GIVEN PROBLEM
Set down exactly the lines of the listing below, please, beginning with the first and ending with the line that holds "and a lion-and-shield finial.".

## Start

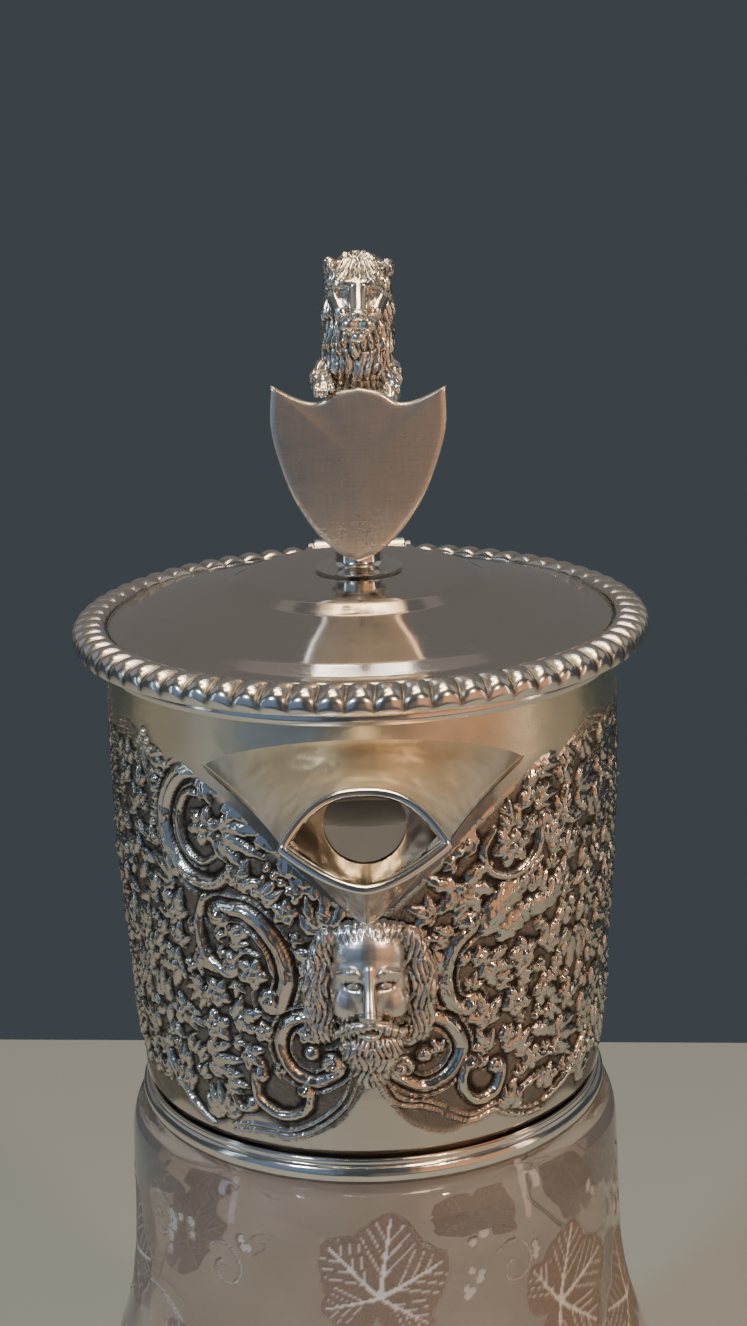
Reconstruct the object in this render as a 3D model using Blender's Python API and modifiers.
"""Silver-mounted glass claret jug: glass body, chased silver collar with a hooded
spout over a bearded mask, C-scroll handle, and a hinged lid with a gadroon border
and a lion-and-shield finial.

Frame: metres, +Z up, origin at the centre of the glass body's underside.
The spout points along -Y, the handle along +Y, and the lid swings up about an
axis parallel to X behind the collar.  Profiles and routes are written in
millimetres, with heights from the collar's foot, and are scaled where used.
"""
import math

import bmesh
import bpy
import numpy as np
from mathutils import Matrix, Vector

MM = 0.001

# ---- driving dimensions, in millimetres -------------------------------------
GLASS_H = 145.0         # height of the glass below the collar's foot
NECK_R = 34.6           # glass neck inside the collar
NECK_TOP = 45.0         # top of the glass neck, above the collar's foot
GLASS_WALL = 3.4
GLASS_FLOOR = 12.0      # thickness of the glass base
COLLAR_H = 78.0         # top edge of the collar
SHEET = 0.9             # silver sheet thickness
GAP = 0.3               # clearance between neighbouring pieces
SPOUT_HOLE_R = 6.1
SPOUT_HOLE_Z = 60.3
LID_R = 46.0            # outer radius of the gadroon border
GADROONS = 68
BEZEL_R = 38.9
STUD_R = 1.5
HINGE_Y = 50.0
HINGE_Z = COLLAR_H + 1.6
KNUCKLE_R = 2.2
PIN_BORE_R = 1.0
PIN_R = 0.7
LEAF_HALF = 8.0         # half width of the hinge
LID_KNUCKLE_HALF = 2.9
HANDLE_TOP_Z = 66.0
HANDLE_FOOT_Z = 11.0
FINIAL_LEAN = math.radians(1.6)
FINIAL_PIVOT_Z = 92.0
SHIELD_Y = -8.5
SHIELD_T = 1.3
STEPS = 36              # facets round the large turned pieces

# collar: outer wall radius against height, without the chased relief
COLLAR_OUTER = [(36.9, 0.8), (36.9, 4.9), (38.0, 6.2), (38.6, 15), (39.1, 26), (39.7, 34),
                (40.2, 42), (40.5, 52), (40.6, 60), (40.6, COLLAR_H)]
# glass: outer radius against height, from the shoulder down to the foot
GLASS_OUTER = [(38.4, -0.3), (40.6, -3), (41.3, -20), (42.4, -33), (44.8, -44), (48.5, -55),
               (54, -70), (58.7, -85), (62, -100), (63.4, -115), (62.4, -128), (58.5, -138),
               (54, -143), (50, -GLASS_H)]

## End

COMPLETE RESPONSE
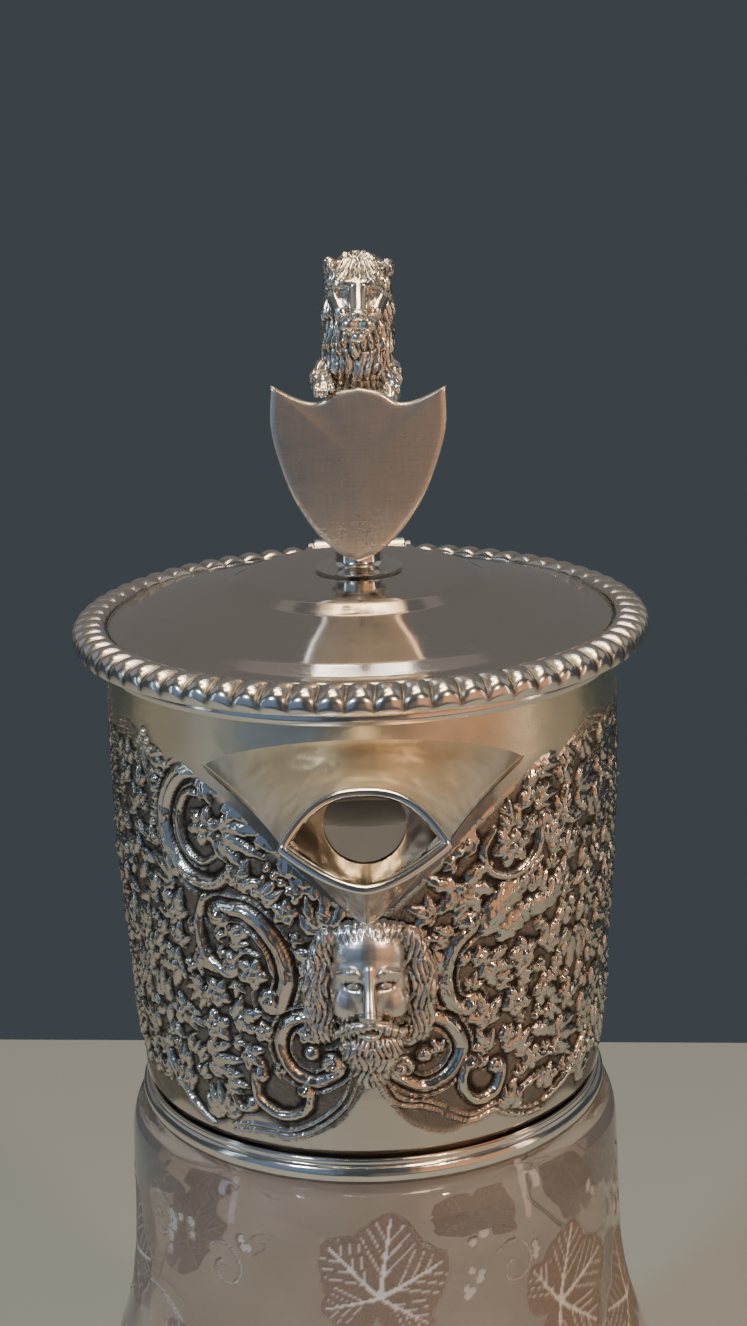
Reconstruct the object in this render as a 3D model using Blender's Python API and modifiers.
"""Silver-mounted glass claret jug: glass body, chased silver collar with a hooded
spout over a bearded mask, C-scroll handle, and a hinged lid with a gadroon border
and a lion-and-shield finial.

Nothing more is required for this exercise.